● WHAT IS EXPECTED:
Every line must be returned precisely as it is written.
--- start RECORDS TO USE ---
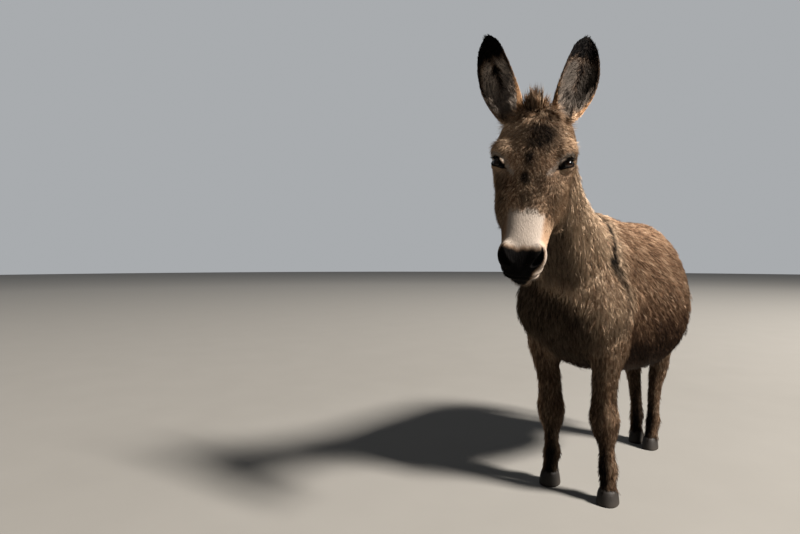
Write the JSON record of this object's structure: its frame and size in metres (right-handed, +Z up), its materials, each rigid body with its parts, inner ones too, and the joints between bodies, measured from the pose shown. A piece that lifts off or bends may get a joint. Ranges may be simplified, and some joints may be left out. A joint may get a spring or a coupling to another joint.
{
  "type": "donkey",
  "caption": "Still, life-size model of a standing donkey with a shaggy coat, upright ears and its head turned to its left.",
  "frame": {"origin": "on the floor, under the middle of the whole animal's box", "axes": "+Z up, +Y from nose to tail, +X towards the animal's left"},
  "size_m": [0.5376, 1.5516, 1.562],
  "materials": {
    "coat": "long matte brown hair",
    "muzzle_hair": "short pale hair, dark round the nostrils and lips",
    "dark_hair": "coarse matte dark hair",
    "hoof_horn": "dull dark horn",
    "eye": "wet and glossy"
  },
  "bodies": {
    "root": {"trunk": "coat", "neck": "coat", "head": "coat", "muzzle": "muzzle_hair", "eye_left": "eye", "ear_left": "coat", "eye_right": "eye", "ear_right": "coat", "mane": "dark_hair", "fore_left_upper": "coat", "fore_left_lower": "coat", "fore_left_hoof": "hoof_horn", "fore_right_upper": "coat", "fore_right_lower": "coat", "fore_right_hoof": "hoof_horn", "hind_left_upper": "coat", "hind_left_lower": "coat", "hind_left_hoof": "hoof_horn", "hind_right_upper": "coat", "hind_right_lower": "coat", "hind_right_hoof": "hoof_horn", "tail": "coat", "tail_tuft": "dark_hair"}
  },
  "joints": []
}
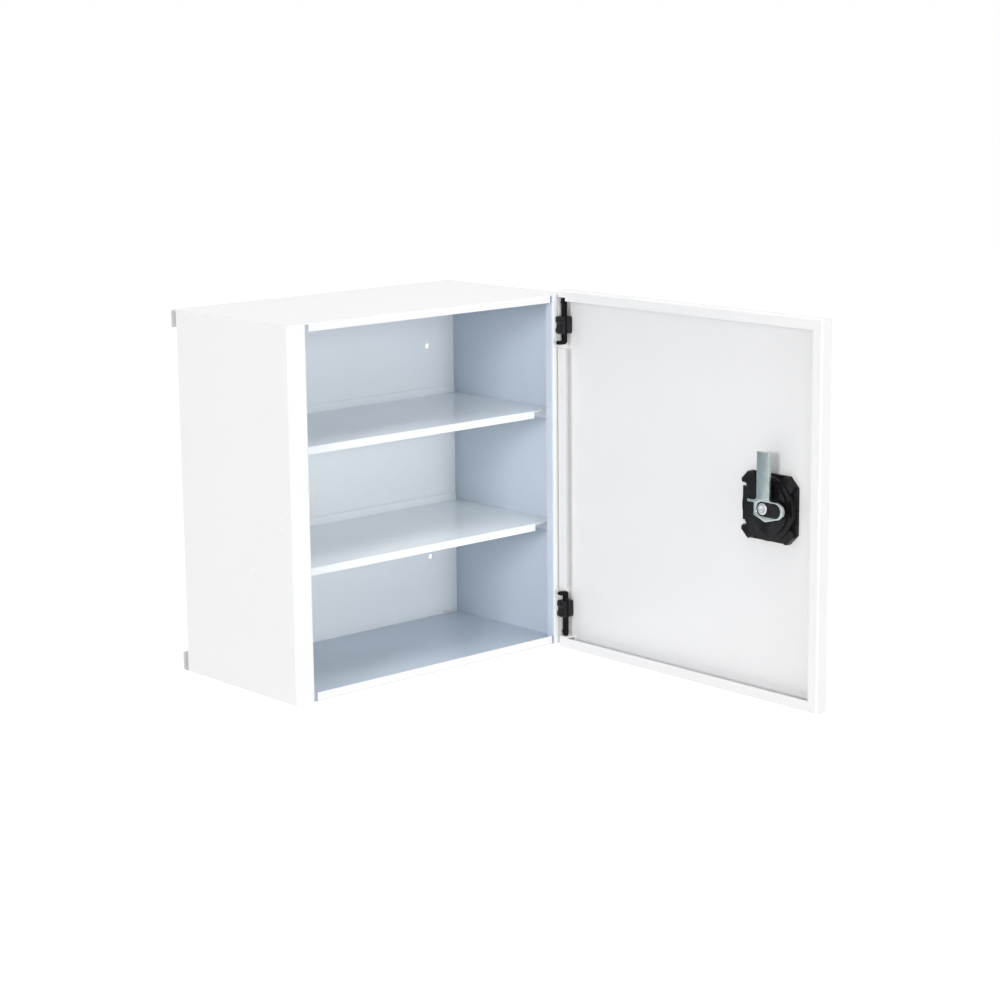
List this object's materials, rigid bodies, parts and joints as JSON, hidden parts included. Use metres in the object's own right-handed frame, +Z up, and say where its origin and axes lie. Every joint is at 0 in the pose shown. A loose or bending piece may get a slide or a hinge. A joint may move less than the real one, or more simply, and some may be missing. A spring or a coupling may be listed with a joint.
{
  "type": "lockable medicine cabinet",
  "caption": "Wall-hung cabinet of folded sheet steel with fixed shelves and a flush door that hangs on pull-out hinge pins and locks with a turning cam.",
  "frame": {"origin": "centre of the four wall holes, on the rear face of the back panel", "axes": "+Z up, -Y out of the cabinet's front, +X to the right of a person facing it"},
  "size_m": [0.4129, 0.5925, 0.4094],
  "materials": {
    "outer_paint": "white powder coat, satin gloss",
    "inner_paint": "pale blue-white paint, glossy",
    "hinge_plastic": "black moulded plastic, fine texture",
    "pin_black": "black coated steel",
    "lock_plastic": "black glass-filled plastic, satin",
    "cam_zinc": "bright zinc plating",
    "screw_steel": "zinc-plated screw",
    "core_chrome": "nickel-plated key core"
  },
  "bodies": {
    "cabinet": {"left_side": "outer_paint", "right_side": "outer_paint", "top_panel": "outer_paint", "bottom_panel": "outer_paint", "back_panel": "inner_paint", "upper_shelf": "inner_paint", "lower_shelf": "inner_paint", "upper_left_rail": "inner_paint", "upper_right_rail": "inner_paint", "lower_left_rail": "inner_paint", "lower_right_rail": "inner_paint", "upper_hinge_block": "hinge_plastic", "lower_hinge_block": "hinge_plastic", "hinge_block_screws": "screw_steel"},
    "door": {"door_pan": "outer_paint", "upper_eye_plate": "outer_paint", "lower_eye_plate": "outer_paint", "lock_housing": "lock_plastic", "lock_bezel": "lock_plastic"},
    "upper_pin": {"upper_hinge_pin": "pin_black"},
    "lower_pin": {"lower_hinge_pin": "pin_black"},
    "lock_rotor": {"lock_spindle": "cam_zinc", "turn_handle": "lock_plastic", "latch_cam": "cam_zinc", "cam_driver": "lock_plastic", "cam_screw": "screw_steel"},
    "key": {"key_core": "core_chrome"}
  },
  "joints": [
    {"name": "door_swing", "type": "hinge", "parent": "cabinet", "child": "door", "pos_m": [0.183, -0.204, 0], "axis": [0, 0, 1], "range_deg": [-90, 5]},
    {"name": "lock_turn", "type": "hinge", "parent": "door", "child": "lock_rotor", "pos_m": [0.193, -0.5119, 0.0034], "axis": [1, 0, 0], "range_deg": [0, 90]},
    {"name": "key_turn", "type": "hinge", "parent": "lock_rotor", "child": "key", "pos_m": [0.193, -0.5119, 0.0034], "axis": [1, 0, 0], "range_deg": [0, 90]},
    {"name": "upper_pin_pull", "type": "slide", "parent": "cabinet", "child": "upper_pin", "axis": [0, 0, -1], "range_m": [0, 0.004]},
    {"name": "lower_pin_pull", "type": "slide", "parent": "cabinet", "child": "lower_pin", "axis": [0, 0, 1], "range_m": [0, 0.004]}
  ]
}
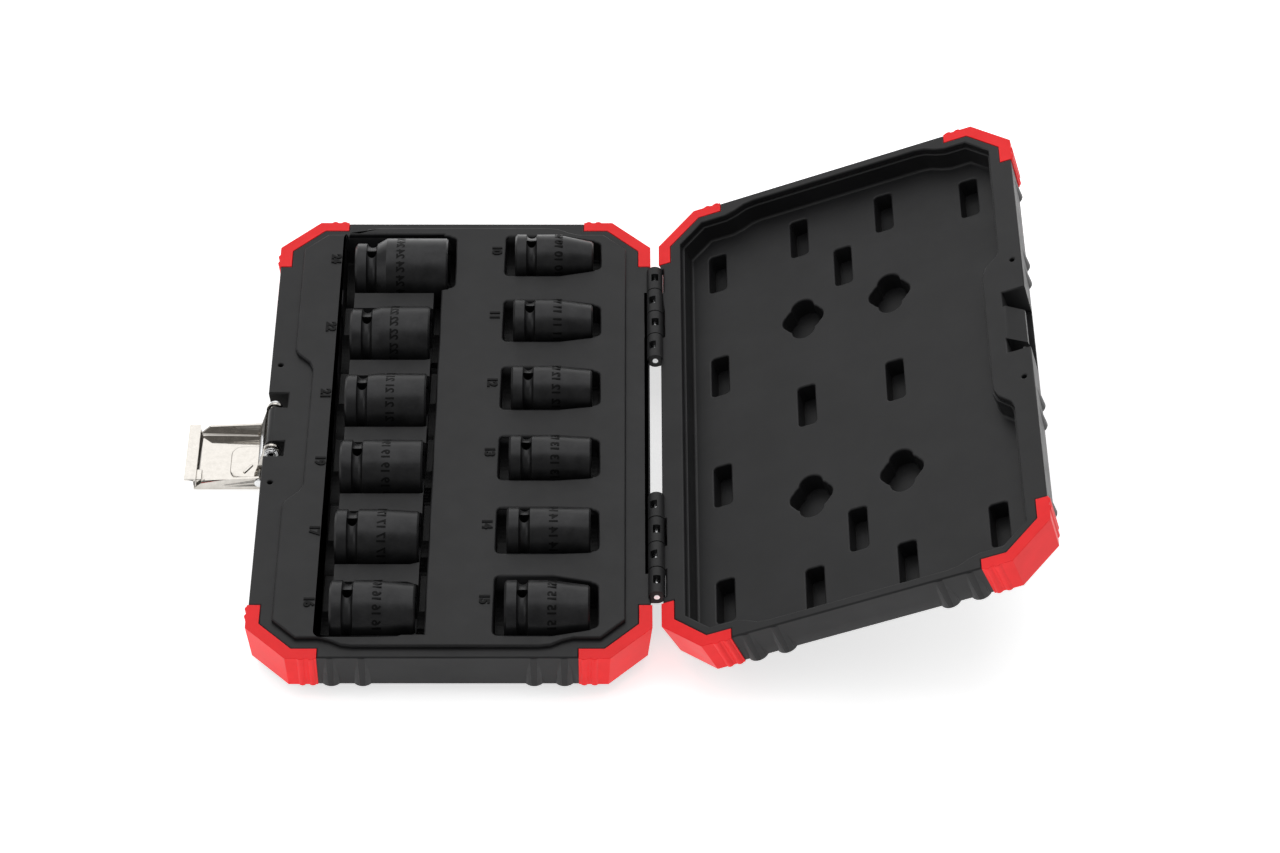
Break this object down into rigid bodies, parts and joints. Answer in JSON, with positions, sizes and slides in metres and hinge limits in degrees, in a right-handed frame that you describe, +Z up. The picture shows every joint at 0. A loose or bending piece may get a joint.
--- end RECORDS TO USE ---
● SOLUTION FOR THIS EXERCISE:
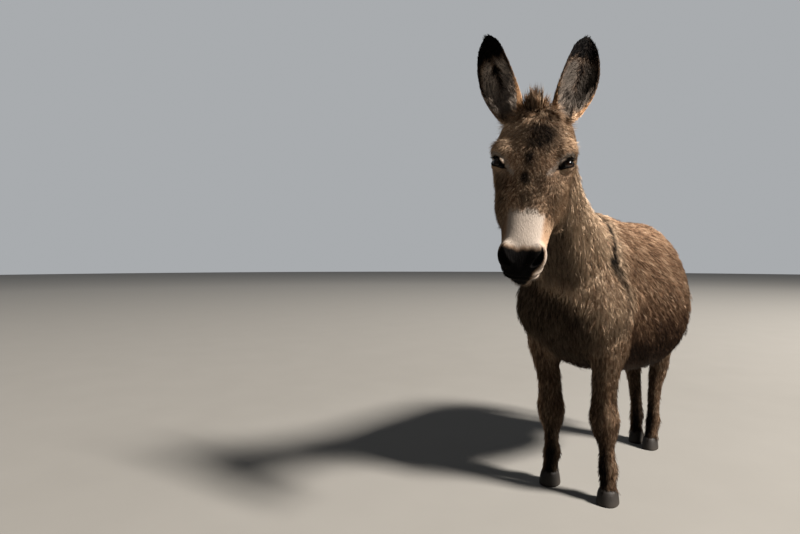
Write the JSON record of this object's structure: its frame and size in metres (right-handed, +Z up), its materials, each rigid body with its parts, inner ones too, and the joints between bodies, measured from the pose shown. A piece that lifts off or bends may get a joint. Ranges may be simplified, and some joints may be left out. A joint may get a spring or a coupling to another joint.
{
  "type": "donkey",
  "caption": "Still, life-size model of a standing donkey with a shaggy coat, upright ears and its head turned to its left.",
  "frame": {"origin": "on the floor, under the middle of the whole animal's box", "axes": "+Z up, +Y from nose to tail, +X towards the animal's left"},
  "size_m": [0.5376, 1.5516, 1.562],
  "materials": {
    "coat": "long matte brown hair",
    "muzzle_hair": "short pale hair, dark round the nostrils and lips",
    "dark_hair": "coarse matte dark hair",
    "hoof_horn": "dull dark horn",
    "eye": "wet and glossy"
  },
  "bodies": {
    "root": {"trunk": "coat", "neck": "coat", "head": "coat", "muzzle": "muzzle_hair", "eye_left": "eye", "ear_left": "coat", "eye_right": "eye", "ear_right": "coat", "mane": "dark_hair", "fore_left_upper": "coat", "fore_left_lower": "coat", "fore_left_hoof": "hoof_horn", "fore_right_upper": "coat", "fore_right_lower": "coat", "fore_right_hoof": "hoof_horn", "hind_left_upper": "coat", "hind_left_lower": "coat", "hind_left_hoof": "hoof_horn", "hind_right_upper": "coat", "hind_right_lower": "coat", "hind_right_hoof": "hoof_horn", "tail": "coat", "tail_tuft": "dark_hair"}
  },
  "joints": []
}
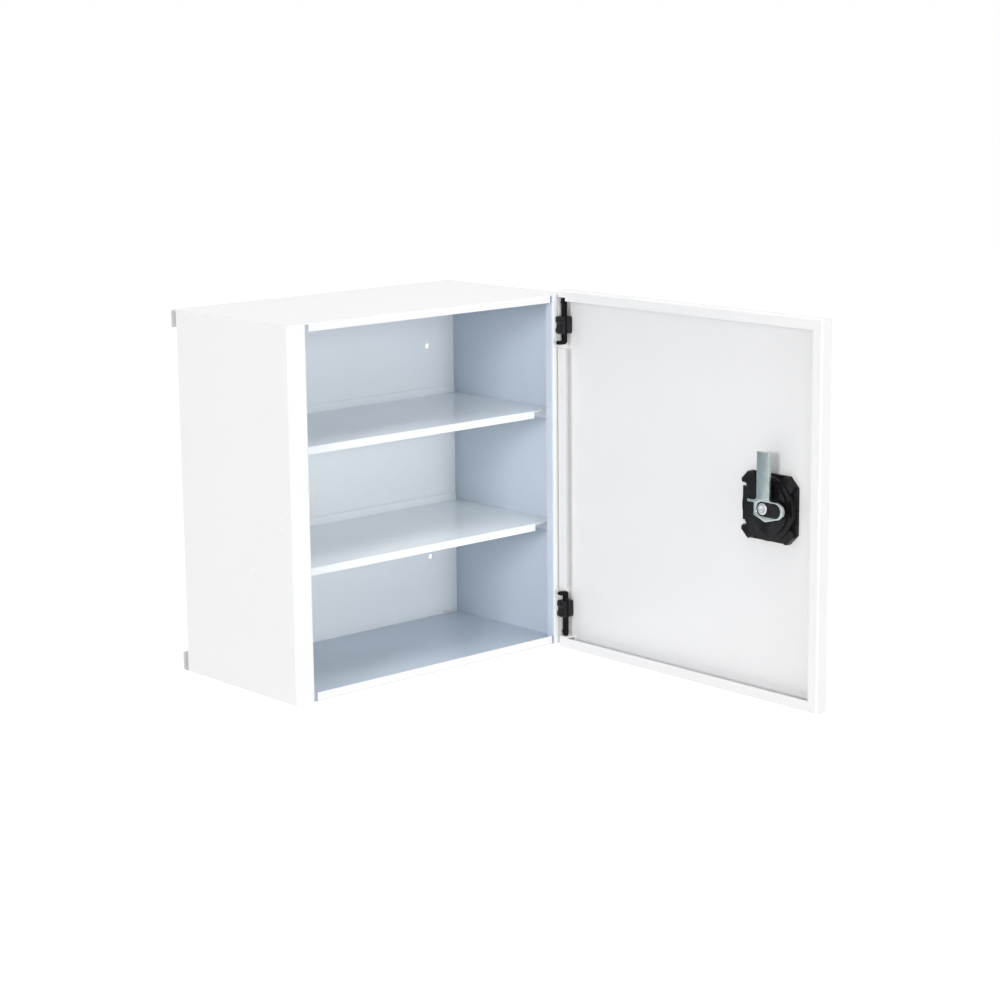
List this object's materials, rigid bodies, parts and joints as JSON, hidden parts included. Use metres in the object's own right-handed frame, +Z up, and say where its origin and axes lie. Every joint is at 0 in the pose shown. A loose or bending piece may get a slide or a hinge. A joint may move less than the real one, or more simply, and some may be missing. A spring or a coupling may be listed with a joint.
{
  "type": "lockable medicine cabinet",
  "caption": "Wall-hung cabinet of folded sheet steel with fixed shelves and a flush door that hangs on pull-out hinge pins and locks with a turning cam.",
  "frame": {"origin": "centre of the four wall holes, on the rear face of the back panel", "axes": "+Z up, -Y out of the cabinet's front, +X to the right of a person facing it"},
  "size_m": [0.4129, 0.5925, 0.4094],
  "materials": {
    "outer_paint": "white powder coat, satin gloss",
    "inner_paint": "pale blue-white paint, glossy",
    "hinge_plastic": "black moulded plastic, fine texture",
    "pin_black": "black coated steel",
    "lock_plastic": "black glass-filled plastic, satin",
    "cam_zinc": "bright zinc plating",
    "screw_steel": "zinc-plated screw",
    "core_chrome": "nickel-plated key core"
  },
  "bodies": {
    "cabinet": {"left_side": "outer_paint", "right_side": "outer_paint", "top_panel": "outer_paint", "bottom_panel": "outer_paint", "back_panel": "inner_paint", "upper_shelf": "inner_paint", "lower_shelf": "inner_paint", "upper_left_rail": "inner_paint", "upper_right_rail": "inner_paint", "lower_left_rail": "inner_paint", "lower_right_rail": "inner_paint", "upper_hinge_block": "hinge_plastic", "lower_hinge_block": "hinge_plastic", "hinge_block_screws": "screw_steel"},
    "door": {"door_pan": "outer_paint", "upper_eye_plate": "outer_paint", "lower_eye_plate": "outer_paint", "lock_housing": "lock_plastic", "lock_bezel": "lock_plastic"},
    "upper_pin": {"upper_hinge_pin": "pin_black"},
    "lower_pin": {"lower_hinge_pin": "pin_black"},
    "lock_rotor": {"lock_spindle": "cam_zinc", "turn_handle": "lock_plastic", "latch_cam": "cam_zinc", "cam_driver": "lock_plastic", "cam_screw": "screw_steel"},
    "key": {"key_core": "core_chrome"}
  },
  "joints": [
    {"name": "door_swing", "type": "hinge", "parent": "cabinet", "child": "door", "pos_m": [0.183, -0.204, 0], "axis": [0, 0, 1], "range_deg": [-90, 5]},
    {"name": "lock_turn", "type": "hinge", "parent": "door", "child": "lock_rotor", "pos_m": [0.193, -0.5119, 0.0034], "axis": [1, 0, 0], "range_deg": [0, 90]},
    {"name": "key_turn", "type": "hinge", "parent": "lock_rotor", "child": "key", "pos_m": [0.193, -0.5119, 0.0034], "axis": [1, 0, 0], "range_deg": [0, 90]},
    {"name": "upper_pin_pull", "type": "slide", "parent": "cabinet", "child": "upper_pin", "axis": [0, 0, -1], "range_m": [0, 0.004]},
    {"name": "lower_pin_pull", "type": "slide", "parent": "cabinet", "child": "lower_pin", "axis": [0, 0, 1], "range_m": [0, 0.004]}
  ]
}
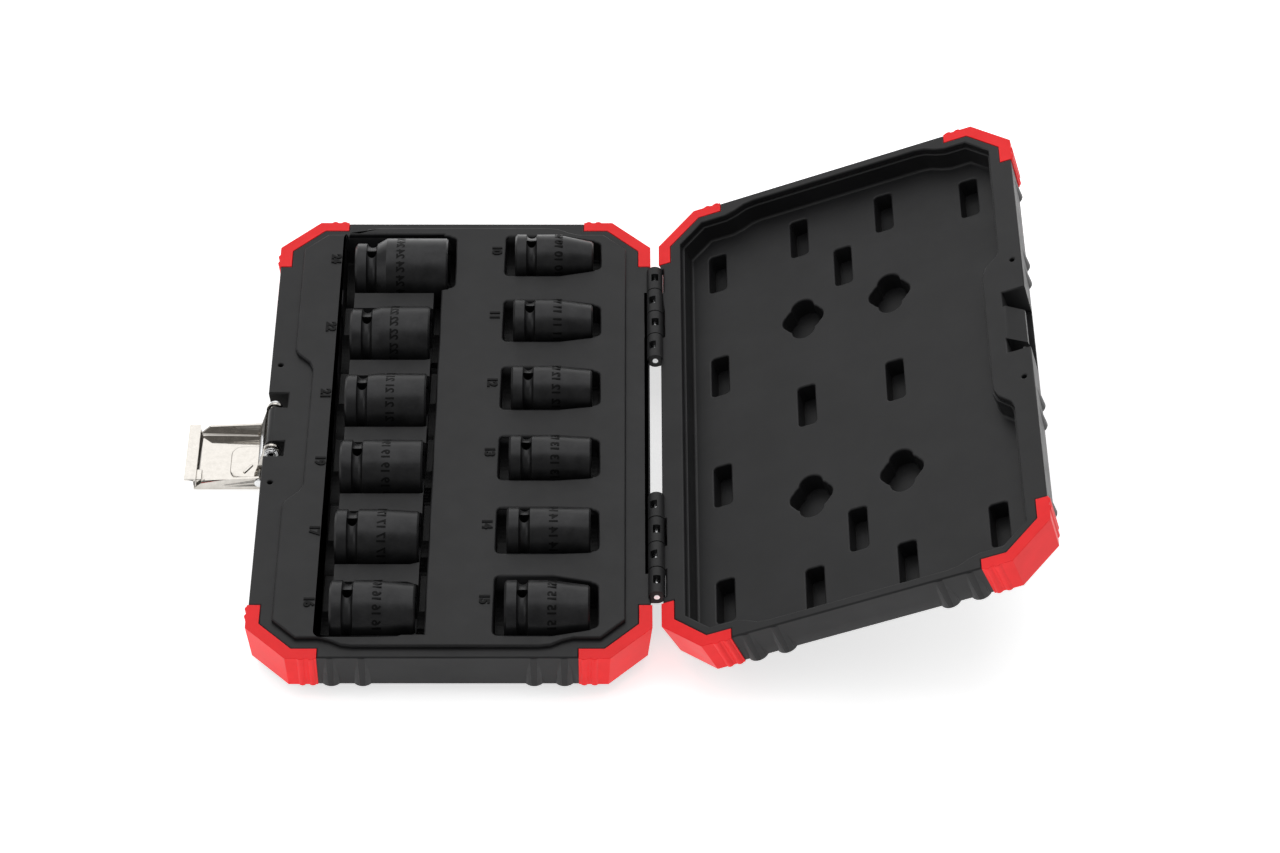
Break this object down into rigid bodies, parts and joints. Answer in JSON, with positions, sizes and slides in metres and hinge limits in degrees, in a right-handed frame that you describe, +Z up. The picture shows every joint at 0. A loose or bending piece may get a joint.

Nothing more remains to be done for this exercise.